Wachtel and Korthcmar were once young New York City players trying to make a mark in Los Angeles in the great migration west. Like Kunkel and Sklar they all made their mark and their work is a vast cumulative list of songs that are all stored in our subconscious. In addition to “Things To Do In Denver When You’re Dead,” Wachtel’s imprimatur is forever imprinted on vinyl. If you listen carefully enough, you can hear a young Lindsey Buckingham mutter Wachtel’s name at the end of the Buckingham Nicks song “Lola” as Wachtel comes out of his slide guitar riffs.
Like his fellow bandmates, Wachtel was inspired by the Beatles and the Rolling Stones and the idea of strapping a guitar on as a profession.

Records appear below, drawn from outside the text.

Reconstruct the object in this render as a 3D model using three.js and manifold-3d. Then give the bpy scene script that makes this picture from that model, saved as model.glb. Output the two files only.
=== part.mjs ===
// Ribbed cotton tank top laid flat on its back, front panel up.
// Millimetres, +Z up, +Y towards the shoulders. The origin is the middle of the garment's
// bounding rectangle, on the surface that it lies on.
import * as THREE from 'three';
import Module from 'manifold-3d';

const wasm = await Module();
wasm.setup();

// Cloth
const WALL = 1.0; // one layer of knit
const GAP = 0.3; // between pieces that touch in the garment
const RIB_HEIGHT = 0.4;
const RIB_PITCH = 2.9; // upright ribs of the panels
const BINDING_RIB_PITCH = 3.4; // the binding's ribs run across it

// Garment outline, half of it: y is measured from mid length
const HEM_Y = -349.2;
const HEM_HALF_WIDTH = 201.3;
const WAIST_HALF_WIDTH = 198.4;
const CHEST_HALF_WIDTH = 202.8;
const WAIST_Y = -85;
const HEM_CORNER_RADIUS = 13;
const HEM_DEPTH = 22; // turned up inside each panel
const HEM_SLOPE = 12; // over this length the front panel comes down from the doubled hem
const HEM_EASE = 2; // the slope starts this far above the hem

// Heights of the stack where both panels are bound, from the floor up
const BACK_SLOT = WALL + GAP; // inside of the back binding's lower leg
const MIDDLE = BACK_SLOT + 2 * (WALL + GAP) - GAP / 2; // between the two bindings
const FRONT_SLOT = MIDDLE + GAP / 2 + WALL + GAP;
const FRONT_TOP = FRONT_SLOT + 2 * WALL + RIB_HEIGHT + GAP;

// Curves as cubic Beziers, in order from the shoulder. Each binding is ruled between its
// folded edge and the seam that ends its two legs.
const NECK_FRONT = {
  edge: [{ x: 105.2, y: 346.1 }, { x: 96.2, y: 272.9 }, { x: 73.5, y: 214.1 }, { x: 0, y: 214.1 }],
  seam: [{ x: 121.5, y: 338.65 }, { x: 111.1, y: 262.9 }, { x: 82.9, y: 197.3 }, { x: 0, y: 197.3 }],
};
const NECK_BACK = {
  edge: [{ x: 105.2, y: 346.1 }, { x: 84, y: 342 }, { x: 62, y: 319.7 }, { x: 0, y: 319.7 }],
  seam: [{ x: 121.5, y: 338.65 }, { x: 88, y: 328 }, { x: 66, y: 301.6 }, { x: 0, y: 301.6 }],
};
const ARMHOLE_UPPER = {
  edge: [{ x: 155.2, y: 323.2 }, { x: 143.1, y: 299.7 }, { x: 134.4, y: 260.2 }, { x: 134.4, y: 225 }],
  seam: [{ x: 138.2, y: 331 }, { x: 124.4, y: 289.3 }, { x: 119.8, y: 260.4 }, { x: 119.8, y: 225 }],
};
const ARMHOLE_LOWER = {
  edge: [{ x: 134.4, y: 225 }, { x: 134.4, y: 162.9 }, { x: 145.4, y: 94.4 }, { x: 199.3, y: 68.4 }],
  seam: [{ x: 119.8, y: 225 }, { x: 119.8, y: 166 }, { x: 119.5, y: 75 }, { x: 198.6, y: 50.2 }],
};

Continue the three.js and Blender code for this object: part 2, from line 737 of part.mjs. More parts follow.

His life’s path placed him in Keith Richards X-pensive Winos. Richards famously quipped at the outset that for Wachtel who was synonymous playing with Nicks and Ronstadt, it “was time to take off the panties.” All Wachtel did was power arguably some of the greatest rock and roll shows ever played.
Richards and his wife stopped by the Iridium in New York a few years back to see the Immediate Family play. They were supposed to leave early to make an event their daughter was hosting across town. But they ended up staying for the whole set. Wachtel beams as he tells the story. For him and the Immediate Family, they couldn’t have received a greater compliment.